Today marks three months since leaving home. 90 days! Many miles, LOTS OF FOOD, and time meeting and speaking to the locals. Paloma and I can’t seem to go through a single village without speaking to at least a handful of people. Sometimes the conversations are simple and quick while others become meaningful and drawn out. We love this; it gives us a better sense of the area we are traveling through.
Three months and still on the same peninsula may seem like a long time but has allowed us the opportunity to get to know the Baja. One could spend years getting to know this part of the world. There are folks riding the Baja Divide and trying to complete it as fast as they possibly can. We just may be the slowest, but our adventure feels full of experience.

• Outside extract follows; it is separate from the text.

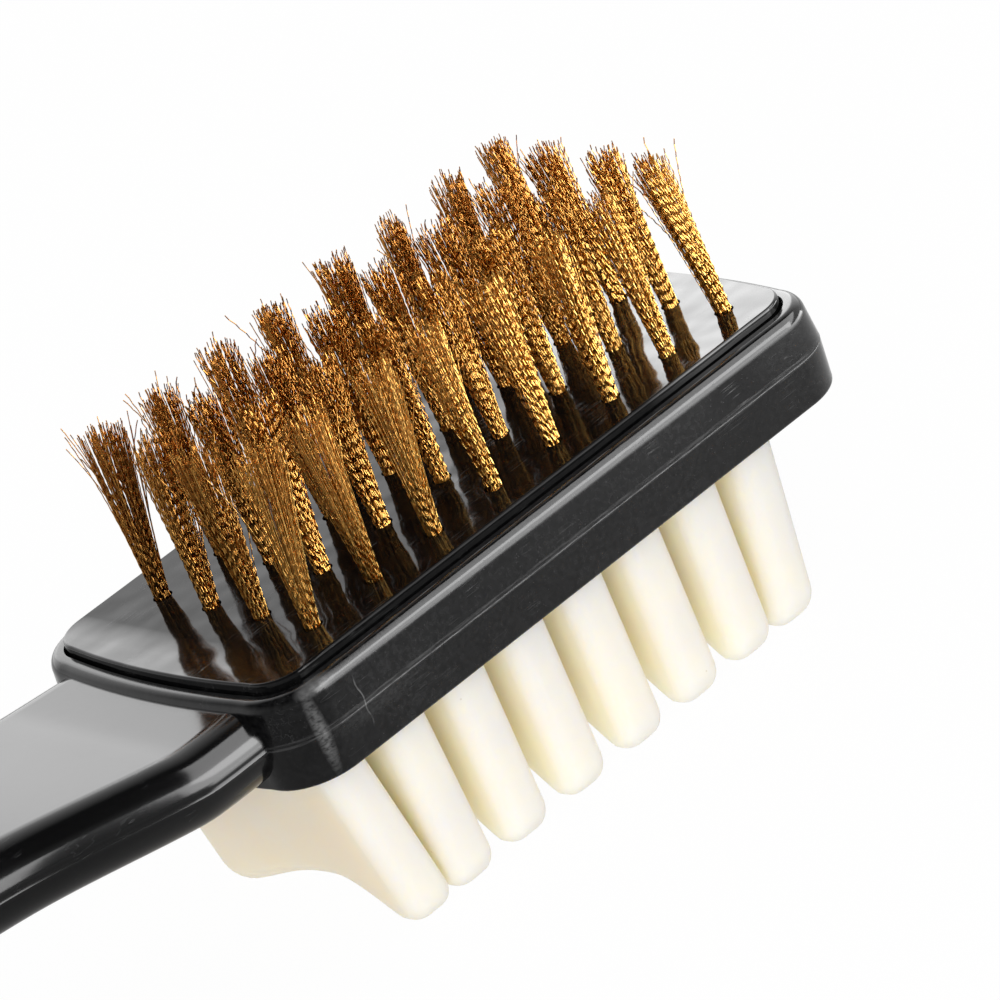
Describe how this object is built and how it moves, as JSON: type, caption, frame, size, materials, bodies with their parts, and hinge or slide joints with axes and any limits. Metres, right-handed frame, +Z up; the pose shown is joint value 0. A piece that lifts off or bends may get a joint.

A few weeks ago we spent a few days in the small fishing village of El Datil, B.C.S. We arrived around mid-day and immediately started meeting friendly people. We bought snacks and ordered some lunch from Juanita and Margarito, who also run the abarrote ( small store).
That evening we ended up camping just outside of the town in an old Palapa. I walked to the abarrote to buy some groceries to cook for dinner. There I met two fisherman, Chorombo y Lolo. We talked and joked and before long I had gotten an invite to help them check their octopus traps the following day. Finding a crew to take me out to catch octopus has been on my mind for a few hundred miles.
The next morning I am up before the sun. I am ready. I find the men; they give me a pair of boots and fishing overalls and the day begins. A chilly morning, wind and light rain.
Crew members: Chorrombo – Captain
LoLo – First Mate
Eujenio – Second mate
Compa Kevin – new and untested recruit.
We headed out towards “ LA BOCA”, where the estuary meets the ocean, and there is life everywhere. Whales and dolphins swimming along with us! Hard to put this impressive beauty into words, but we saw more than two dozen dolphins and a dozen or so gray whales.
We arrive at the traps. They had left about 90 octopus traps and 40 lobster traps. We begin hauling. The first trap that has a pulpo in it, Lolo opens it up and has me grab it.
The moment I have waited for! Time to fight an octopus!
I grab the octopus and it latches on tight to the trap sticking its tentacles through the holes of the trap. This being my first time, I wasn’t gonna let this bastard win, I pull hard and rip him from the trap. It latches on to my arm, I tear it off and throw it into the bucket. Being my first time getting an octopus out of a trap I just sorta man handled him out, and ended up tearing off one of his tentacles. The men found this quite entertaining. I learned that you can get the pulpo to move around in the cage and then you grab him out.
We continued checking, harvesting, and baiting, traps. Those that know me understand that I am no stranger to hard work, and there was plenty of it. By 2 PM we returned with 30 kilos of octopus. They told me the catch was slim because we are in the very end of the season, but to me 30 kilos is a lot of octopus.
Next up, LUNCH
My beautiful Paloma had an amazing lunch ready. After good food a rest was in order, we rested and discussed our plans. We decided to stick around for another day and I would go fight more pulpo.
That evening Paloma and I were walking through the village when we ran into several kids riding their BMX bikes. They were riding wheelies and launching off the speed bump. I borrowed one of the bikes and we had an awesome sunset session. I taught them about manuals and foot jam whips. What a great time, just a bunch of kids riding bikes together.
The next morning we set off for another day of fishing. Much the same as the day before but Compa Kevin had a little more experience. We had another funny and exciting day on the water. We joked and worked, and had even more diversity in the traps.
We found: Octopus, sea snake (which can kill you if it bites) Eel, Lobster, a big puffy fish that can also do loads of damage if it pokes you.
The catch was similar to the first day, 30 kilos of pulpo. We also checked lobster traps and found four lobsters. We kept the lobster traps on board to bring back on land and store them from the next season.
An experience of a lifetime, thank God for the time, health and opportunity. The Second evening I didn’t have enough energy to ride bikes with the boys. Sorry boys.
The lobsters we did catch they gifted to Paloma and I. Four lobsters and three pulpos! It turns out that four other lobsters were given to Paloma while I was out on the water. She cooked them up into a delicious seafood salad. I swear that good seafood comes straight from the heavens. That night we stayed up far past our bedtime of 9 PM exchanging stories with Margarito and Juanita (for two nights we stayed under the palapa connected to their house).
The next morning we cooked the remaining lobster and octopus and packed up. We said our goodbyes to our new friends and left El Datil with our bellies full, bags full of food, and hearts full of happiness.